The second challenge is structural. The continent’s distribution and monetisation infrastructure constrains how much any piece of IP can earn. Akpata used music to illustrate: a well-known musician once told him that a million streams pays roughly £4,000 in the UK, about $4,000 in the US, and around $300 in Nigeria. The gap isn’t mysterious — a Nigerian streaming subscription might cost a dollar and some change compared to $15 in the US, and the advertising pool behind the free tier is a fraction of the size of the US pool. The same logic bleeds into film: too few cinemas, limited internet connectivity, thin box-office windows. The content can be excellent and still hit a ceiling imposed by the market itself.
If you’ve read Communiqué 60, you know why I find this the most important part of the conversation.
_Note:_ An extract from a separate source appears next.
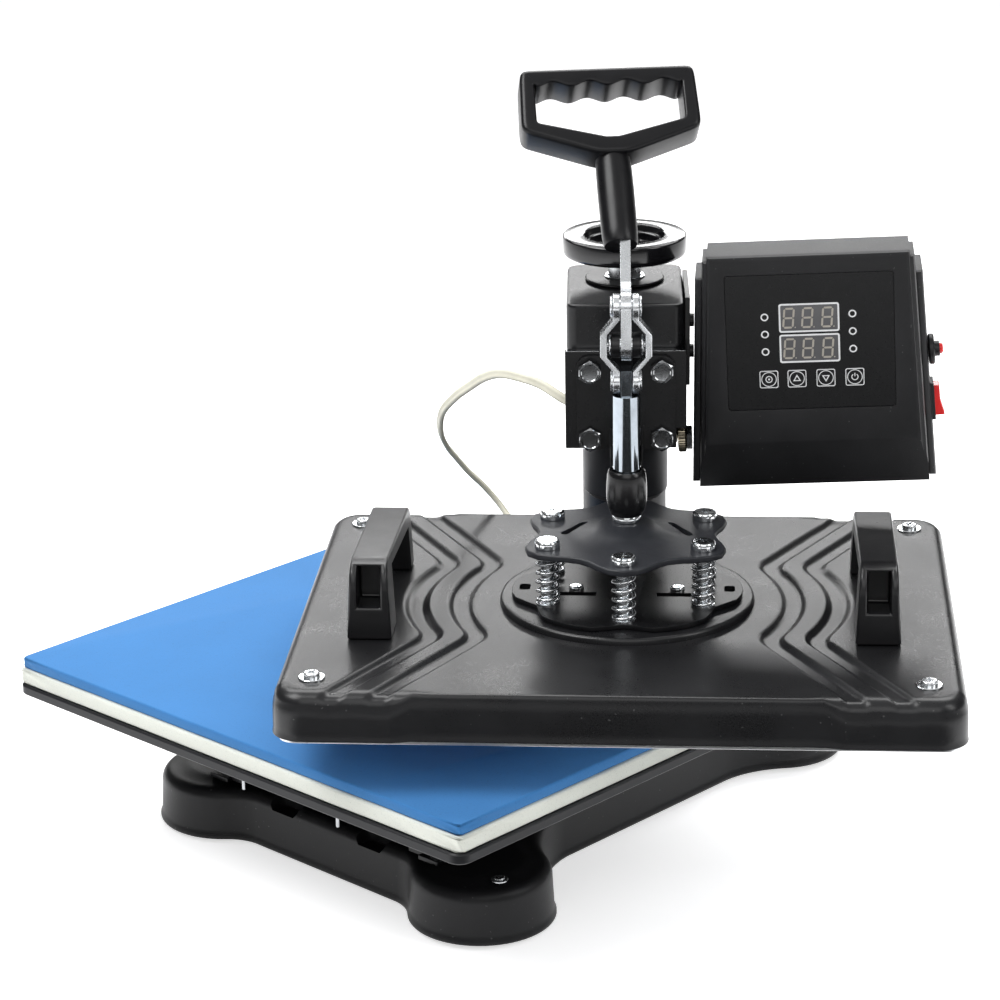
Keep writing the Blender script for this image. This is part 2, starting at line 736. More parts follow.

I have argued that African media will keep stuttering until it stops treating commercial sustainability as someone else’s problem, that the sector needs more product thinking, not charity, and businesses built to earn rather than to be funded. Akpata describes the same issue from the investor’s perspective. The packaging problem is a product-thinking conundrum. The distribution problem is the reason even good products struggle to move the needle. CCInc’s capital alone won’t fix either problem, and Akpata, to his credit, doesn’t pretend it will.
6. What does success look like?
So I asked Akpata the long question: five to ten years out, what will success look like for CCInc? His answer came in three parts.
First, creators should be able to monetise their IP in many ways. He used a Nigerian filmmaker as an example: someone who can recoup a meaningful share of a film’s cost from theatrical release at home and across several African markets, then stack streaming and broadcast deals, and more streaming windows after that, earning for years from a single film. For that to work, the domestic market has to be strong enough to carry the film; the international push should supplement it, not be its lifeline. This is why pullbacks, exits, and the shuttering of major streaming platforms have hurt the ecosystem and will continue to do so.
Second, more African ownership of African IP. Far too many African creators (including some of the legends we cherish, even their estates) do not own their intellectual properties. They’ve either pawned them off or surrendered control due to ignorance or a lack of leverage. Akpata hopes that the work his company is doing will help turn the tide.
Third, more institutional players in the room. This is the Clarissa logic again: CCInc as an enabler, not sole funder, building toward a coalition of other local and international investors on terms that keep ownership at home.
The vision is coherent and generous, but it also relies heavily on several other actors to play their roles. For creators to earn from their IP again and again, distribution channels must exist, and the ecosystem is still struggling to build them. For Africans to retain ownership of their work, creators need the bargaining power that financing brings, which the sector is still assembling. And for more investors to join in, they need to see real returns first — numbers that prove the bets pay off.
The vision is appealing. But it is also a chain, and Africa’s most ambitious creative economy investor holds only some of the links.